Şarku’l Avsat’ın Independent Arabia'dan aktardığı habere göre Karuş, yaptığı açıklamada, “Yemen ordusunun tüm birlikleri ve muharip gruplarıyla hazırlıkları, İranlı Husi milislerinin beklediğinden çok daha büyük” dedi. “Ülkemizin tanık olduğu tarihi an, bizi halkımıza ve ailelerimize acı çektiren bu örgütten kurtuluşa doğru götürüyor” diye ekledi. Bu arada, kıyı şeridinde konuşlu Yemen güçlerinin sözcüsü Vadah el-Dobiş, daha fazla ayrıntıya girmeden Sana'ya ulaşana kadar “Husi milislerinin kontrolündeki bölgeleri geri almak için tüm görevleri yerine getirmeye hazır olduklarını” vurguladı.

6. Husiler ABD saldırılarına nasıl karşılık verdi? Tırmandırma tehdidinde bulundular mı?

Örgüt, her an hedef alınabileceği bu sıcak ortamda biraz olsun soğukkanlılığını korumaya çalışıyor. Hükümet güçlerinin karadan ilerlemesini engellemek için askeri yığınak yapıyor, seferber ediyor, daha fazla mayın döşüyor ve engeller koyuyor. Hükümet güçleriyse siyasi bileşenleri arasındaki siyasi ayrışmaya rağmen, Husilere karşı büyük bir kin güden profesyonel bir askeri güce sahip. Husi milislerinin lideri, zaman zaman “Gazze'ye desteklerini sürdürecekleri” tehdidinde bulunuyor. Askeri Sözcü Yahya Saree'nin günlük açıklamalarıysa içerik ve öz olarak aynı ifadeleri tekrarlıyor. ABD'nin saldırı dalgasına yanıt olarak Kızıldeniz'deki Amerikan uçak gemisi Harry S. Truman ve bir dizi “düşman savaş gemisinin” hedef alındığından söz ediyor.

7. Saldırılar Husilerin uluslararası nakliyeye yönelik saldırı gücünü zayıflatmada başarılı oldu mu?
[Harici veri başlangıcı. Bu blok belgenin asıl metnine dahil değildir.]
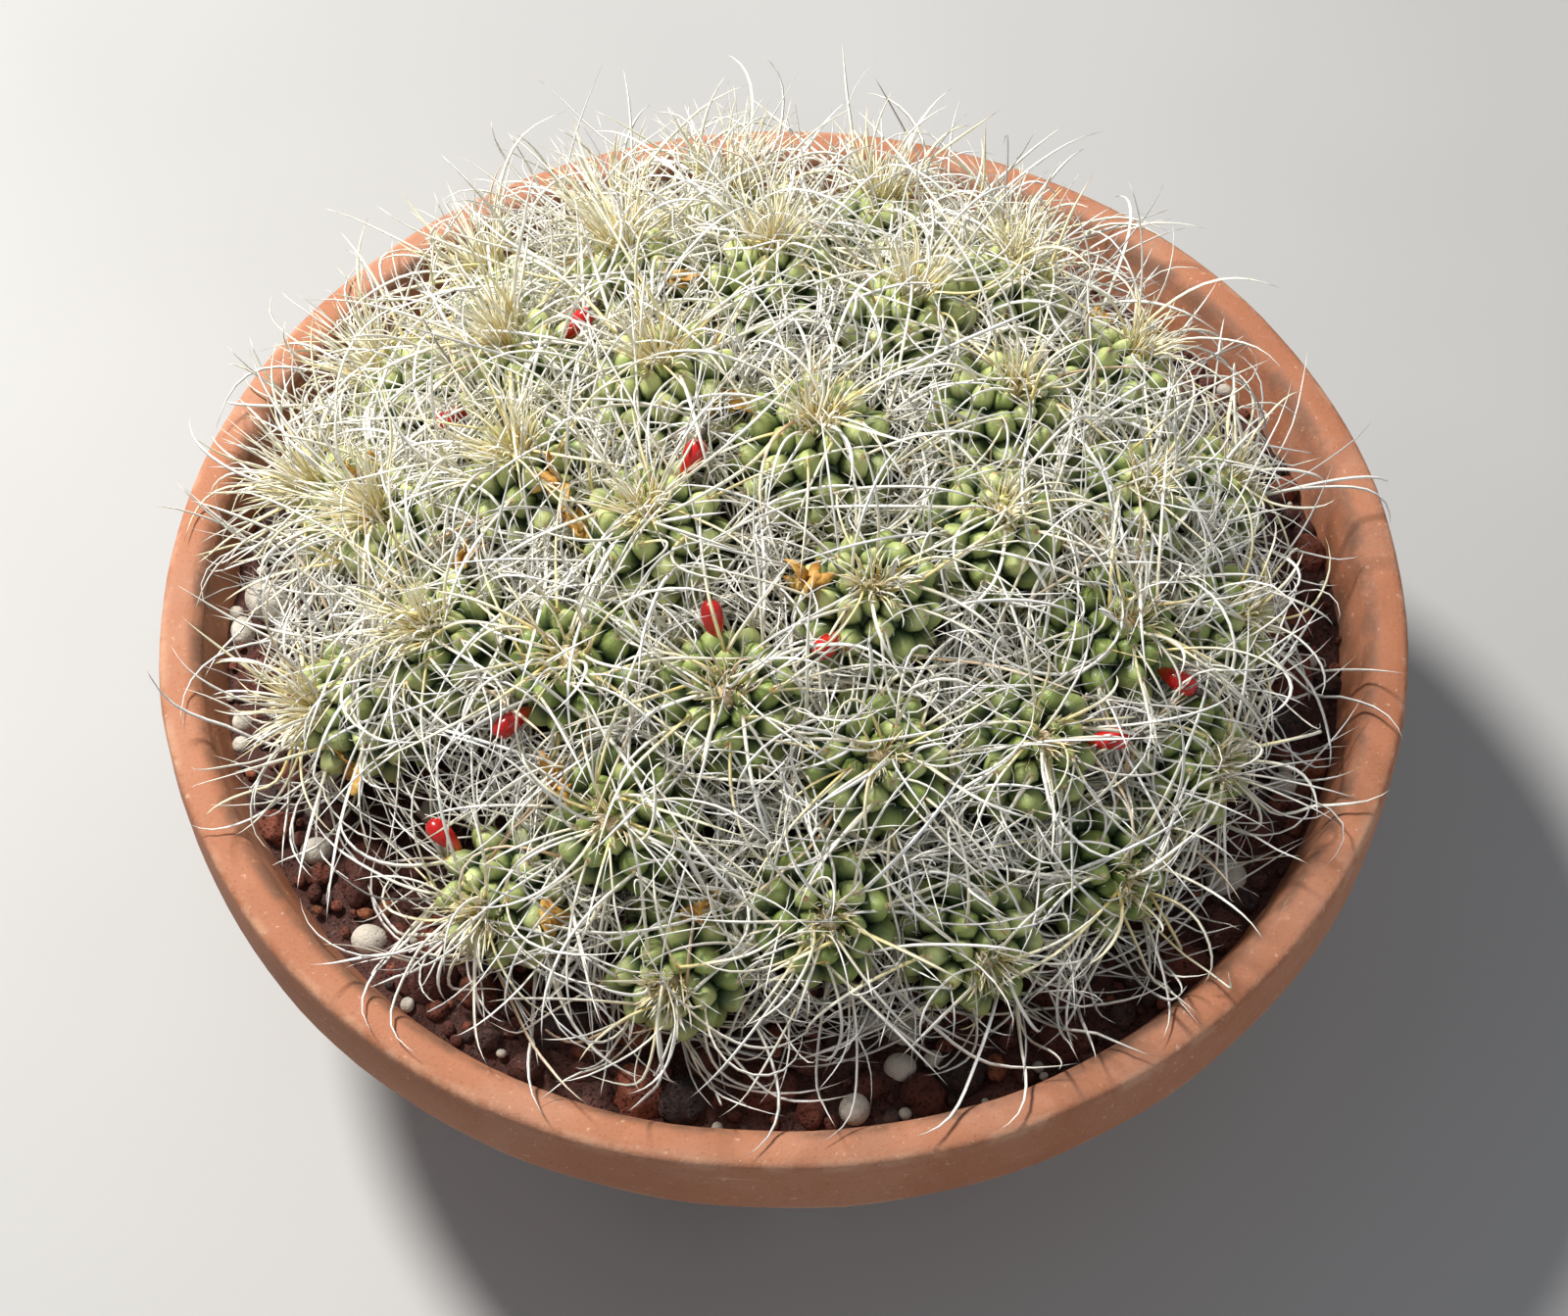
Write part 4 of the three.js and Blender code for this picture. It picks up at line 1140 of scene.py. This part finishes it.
def make_dried_flowers(material):
    """Tufts of shrivelled petals that lie on the heads' sides."""
    random = np.random.default_rng(SEED + 77)
    parts = []
    for number, degrees, depth in DRIED_FLOWERS:
        k = number - 1
        turn = math.radians(degrees)
        radius = float(outline(k, depth)) + 1.0
        foot = np.array([radius * math.cos(turn), radius * math.sin(turn), -depth])
        outward = unit(foot - [0, 0, -WIDEST_DEPTH])
        foot, outward = TIP[k] + TURN[k] @ foot, TURN[k] @ outward
        lying = unit(np.cross(outward, random.normal(size=3)))
        for _ in range(random.integers(4, 7)):
            heading = lying + 0.5 * random.normal(size=3) + 0.35 * outward
            start = foot + 0.8 * random.normal(size=3)
            facing = np.cross(heading, outward + 0.6 * random.normal(size=3))
            parts.append(petal(
                start, heading, facing,
                random.uniform(8, 14), random.uniform(3.0, 5.2), random.normal(0.4, 0.9), random))
    make_piece("dried_flowers", join(parts), material, [])


# Gravel: a rough bed under loose lava stones
def make_bed(material):
    """The gravel under the loose stones, rough on top, down to the pot's floor."""
    sides, rings = POT_SIDES, 44
    around = circle(round_turn(sides))
    flat = (np.linspace(0, 1, rings + 1)[1:] * (inner_radius(SOIL_TOP) - WALL_GAP))[:, None, None] * around
    rough = 1.7 * lumps(flat, 17, SEED + 3, 4) - 1.6
    flat[..., 2] = SOIL_TOP + np.clip(rough, -4.5, 2.4)
    low = [(inner_radius(z) - WALL_GAP) * around + [0, 0, z] for z in (110, 80, 50, POT_FLOOR + 0.5)]
    middles = [[0, 0, SOIL_TOP - 1.5], [0, 0, POT_FLOOR + 0.5]]
    points = np.concatenate([flat.reshape(-1, 3), np.array(low).reshape(-1, 3), middles])
    m = rings + len(low)
    tris = np.concatenate([fan(0, sides, m * sides), fan((m - 1) * sides, sides, m * sides + 1, flip=True)])
    tint = np.tile([0.35, 0.35, 0, 1.0], (len(points), 1))
    data = chunk(points, inside_out(tube(m, sides)[0]), tris, tint=tint)
    make_piece("gravel_bed", data, material, ["soil"], (), "rock")


def ball(levels):
    """A ball of even three-sided faces."""
    g = (1 + 5 ** 0.5) / 2
    corners = [
        [-1, g, 0], [1, g, 0], [-1, -g, 0], [1, -g, 0], [0, -1, g], [0, 1, g], [0, -1, -g], [0, 1, -g],
        [g, 0, -1], [g, 0, 1], [-g, 0, -1], [-g, 0, 1],
    ]
    faces = [
        [0, 11, 5], [0, 5, 1], [0, 1, 7], [0, 7, 10], [0, 10, 11], [1, 5, 9], [5, 11, 4], [11, 10, 2],
        [10, 7, 6], [7, 1, 8], [3, 9, 4], [3, 4, 2], [3, 2, 6], [3, 6, 8], [3, 8, 9], [4, 9, 5], [2, 4, 11],
        [6, 2, 10], [8, 6, 7], [9, 8, 1],
    ]
    points = [unit(c) for c in corners]
    for _ in range(levels):
        middles, split = {}, []

        def middle(a, b):
            key = (min(a, b), max(a, b))
            if key not in middles:
                points.append(unit(points[a] + points[b]))
                middles[key] = len(points) - 1
            return middles[key]

        for a, b, c in faces:
            ab, bc, ca = middle(a, b), middle(b, c), middle(c, a)
            split += [[a, ab, ca], [b, bc, ab], [c, ca, bc], [ab, bc, ca]]
        faces = split
    return np.array(points), np.array(faces)


BALLS = {levels: ball(levels) for levels in (1, 2, 3)}


# Stones, largest first: how many, least and greatest radius, least reach from the middle, fineness
STONE_PLANS = [(46, 7.0, 11, 152, 3), (150, 4.0, 7.0, 140, 2), (260, 2.2, 4.0, 120, 1), (200, 1.2, 2.2, 145, 1)]
PEBBLE_SHARE = 0.16
LARGEST_PEBBLE = 8


def stone_form(levels, random, pebble):
    """A unit stone: knobbly and pitted lava, or a smooth pebble."""
    points, faces = BALLS[levels]
    if pebble:
        shape = 1 + 0.10 * lumps(points, 2.6, int(random.integers(1e6)), 1)
    else:
        shape = 1 + 0.15 * lumps(points, 2.1, int(random.integers(1e6)), 5)
        pits = unit(random.normal(size=(14, 3)))
        near = (points @ pits.T).max(1)
        shape -= 0.15 * smooth_step(near, 0.93, 0.985)
        flats = unit(random.normal(size=(5, 3)))
        reach = points @ flats.T * shape[:, None]
        cut = np.clip((reach - 0.80) / np.maximum(points @ flats.T, 0.3), 0, None).max(1)
        shape -= 0.75 * cut
    return points * shape[:, None] * random.uniform(0.78, 1.15, 3), faces


def head_above(x, y, low):
    """How far a point may rise before it meets a head."""
    for z in np.arange(low, low + 16, 1.0):
        p = np.array([x, y, z])
        rel = p - TIP
        depth = -dot(rel, AXIS)
        rho = np.linalg.norm(rel + depth[:, None] * AXIS, axis=1)
        near = [j for j in range(HEADS) if 0 < depth[j] < 60 and rho[j] < 40]
        if any(rho[j] < (float(outline(j, depth[j])) if depth[j] < 45 else 12) + 0.6 for j in near):
            return z
    return low + 16


def make_stones(material):
    random = np.random.default_rng(SEED + 9)
    parts, placed = [], []
    wall = inner_radius(SOIL_TOP)
    for count, small, large, nearest, levels in STONE_PLANS:
        made = tries = 0
        while made < count and tries < count * 30:
            tries += 1
            size = random.uniform(small, large)
            reach = math.sqrt(random.uniform(nearest ** 2, (wall - 0.86 * size - 1.2) ** 2))
            turn = random.uniform(0, 2 * math.pi)
            x, y = reach * math.cos(turn), reach * math.sin(turn)
            if any((x - a) ** 2 + (y - b) ** 2 < (0.80 * (size + c)) ** 2 for a, b, c in placed):
                continue
            top = min(head_above(x, y, SOIL_TOP - 2) - 0.8, SOIL_TOP + 0.62 * size)
            z = top - 0.85 * size
            if top < SOIL_TOP + 0.5:
                continue
            placed.append((x, y, size))
            pebble = random.uniform() < PEBBLE_SHARE and size < LARGEST_PEBBLE
            points, faces = stone_form(levels, random, pebble)
            spin = turn_to(unit(random.normal(size=3) + [0, 0, 1.5]))
            points = points @ spin.T * size * [1, 1, 0.85] + [x, y, z]
            outer = np.linalg.norm(points[:, :2], axis=1)
            room_left = np.minimum(1, (wall - 0.7) / outer)
            points[:, :2] *= room_left[:, None]
            kind = random.beta(1.4, 1.7)
            tint = np.tile([kind, random.uniform(0.3, 1), float(pebble), 1], (len(points), 1))
            parts.append(chunk(points, [], faces, tint=tint))
            made += 1
    make_piece("gravel_stones", join(parts), material, ["soil"], (), "rock")


# Stage, light and camera, in metres
FLOOR_HALF = 4.0
CAMERA_ELEVATION = math.radians(57)
CAMERA_DISTANCE = 1.05
CAMERA_TARGET = Vector((0.0, 0.0, 0.112))
CAMERA_LENS = 73


def aim(thing, place, target):
    thing.location = place
    thing.rotation_euler = (target - place).to_track_quat("-Z", "Y").to_euler()
    bpy.context.scene.collection.objects.link(thing)


def make_floor():
    s = Shader("floor")
    place = s.place()
    color = s.mix(s.spread(s.noise(place, 2.0, 3), 0.3, 0.7), (0.385, 0.380, 0.372), (0.425, 0.42, 0.412))
    mesh = bpy.data.meshes.new("floor")
    corners = [(x * FLOOR_HALF, y * FLOOR_HALF, 0) for x, y in ((-1, -1), (1, -1), (1, 1), (-1, 1))]
    mesh.from_pydata(corners, [], [(0, 1, 2, 3)])
    mesh.materials.append(s.finish(color, 0.6, s.bump(s.noise(place, 300, 2), 0.0002, strength=0.1)))
    floor = bpy.data.objects.new("floor", mesh)
    bpy.context.scene.collection.objects.link(floor)


def make_light(name, place, target, size, power, color=(1, 1, 1)):
    light = bpy.data.lights.new(name, "AREA")
    light.shape = "DISK"
    light.size = size
    light.energy = power
    light.color = color
    aim(bpy.data.objects.new(name, light), Vector(place), Vector(target))


def make_camera():
    camera = bpy.data.objects.new("camera", bpy.data.cameras.new("camera"))
    camera.data.lens = CAMERA_LENS
    camera.data.sensor_width = 36
    away = Vector((0, -math.cos(CAMERA_ELEVATION), math.sin(CAMERA_ELEVATION)))
    aim(camera, CAMERA_TARGET + CAMERA_DISTANCE * away, CAMERA_TARGET)
    bpy.context.scene.camera = camera


def make_world():
    world = bpy.data.worlds.new("studio")
    world.use_nodes = True
    background = world.node_tree.nodes["Background"]
    background.inputs["Color"].default_value = (0.86, 0.92, 1.0, 1)
    background.inputs["Strength"].default_value = 0.30
    bpy.context.scene.world = world


make_floor()
make_world()
make_light("key", (-0.85, 0.70, 1.70), (0, 0, 0.15), 0.34, 64, (1.0, 0.98, 0.94))
make_light("fill", (1.3, -1.5, 1.1), (0, 0, 0.1), 1.4, 7, (0.93, 0.96, 1.0))
bpy.context.scene.view_settings.view_transform = "Standard"
make_camera()

make_pot(terracotta())
stone = lava_stone()
make_bed(stone)
make_stones(stone)
skin = cactus_skin()
spine = spine_material()
for k in range(HEADS):
    make_spines(k, make_head(k, skin), spine)
berry = berry_material()
for number, (foot, direction) in enumerate(fruit_places(), 1):
    make_fruit(number, foot, direction, berry)
make_dried_flowers(dried_petals())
Milislerin lideri Abdulmelik el-Husi'nin geçen perşembe günü uluslararası sulardaki saldırılarına devam edeceklerini teyit etmesine rağmen, Kızıldeniz ve Aden Körfezi bölgesindeki günlük hadiselere ilişkin göstergeler, Husi eylemlerinin sayısında ve kalitesinde önemli bir düşüş olduğunu ortaya koyuyor. Bu, konuşlandırılan Amerikan gemilerinin havadan ve radarlar ile gözetleme düzeyinin yüksek olması, Husilerin başlarının üstünde gece gündüz dolaşan Amerikan savaş uçaklarının hızla gerçekleştirdiği askeri operasyonlardan duydukları korkudan kaynaklanıyor.

8. ABD saldırılarında ne tür silahlar veya uçaklar kullanılıyor?

ABD operasyonları, Kızıldeniz'deki USS Harry S. Truman ve şu anda Umman Denizi'nde bulunan USS Carl Vinson uçak gemilerinden düzenleniyor.

ABD'nin Hint Okyanusu'ndaki Diego Garcia Hava Üssü'ne de hayalet B-2 bombardıman uçakları konuşlandırdığı ve bu uçakların da bu saldırılarda rol aldığı düşünülüyor.

Operasyonlara katılan en önemli savaş uçakları F-18 ve F-35'lerin yanı sıra gözetleme uçakları, savaş uçakları ve diğer çeşitli insansız hava araçları da görev yapıyor.

9. Bu saldırılarda özellikle hangi Yemen şehirleri hedef alındı?

Husi milislerinin kontrolündeki bölgeler arasında Eylül 2014'te ele geçirdikleri başkent Sana'nın yanı sıra belki de en önemlisi milislerin tarihi kalesi ve onların fikri atılımlarının merkezi Saada şehri olan kuzeydeki bazı şehirler de yer alıyor.

10. Yemen sokağı bu gelişmeleri nasıl görüyor?

Amerikan operasyonlarının sonuçlarının ne olacağı konusunda büyük bir beklenti ve merak var. ABD, saldırıların yalnızca Husilerin uluslararası sulardan geçen gemileri hedef almasını engellemeyi amaçladığını duyursa da, Yemen sokağı, Suriye'de ve daha önce Lübnan'da yaşananlar gibi bunun da ülkedeki İran projesinin son aşamalarının başlangıcı olmasını bekliyor.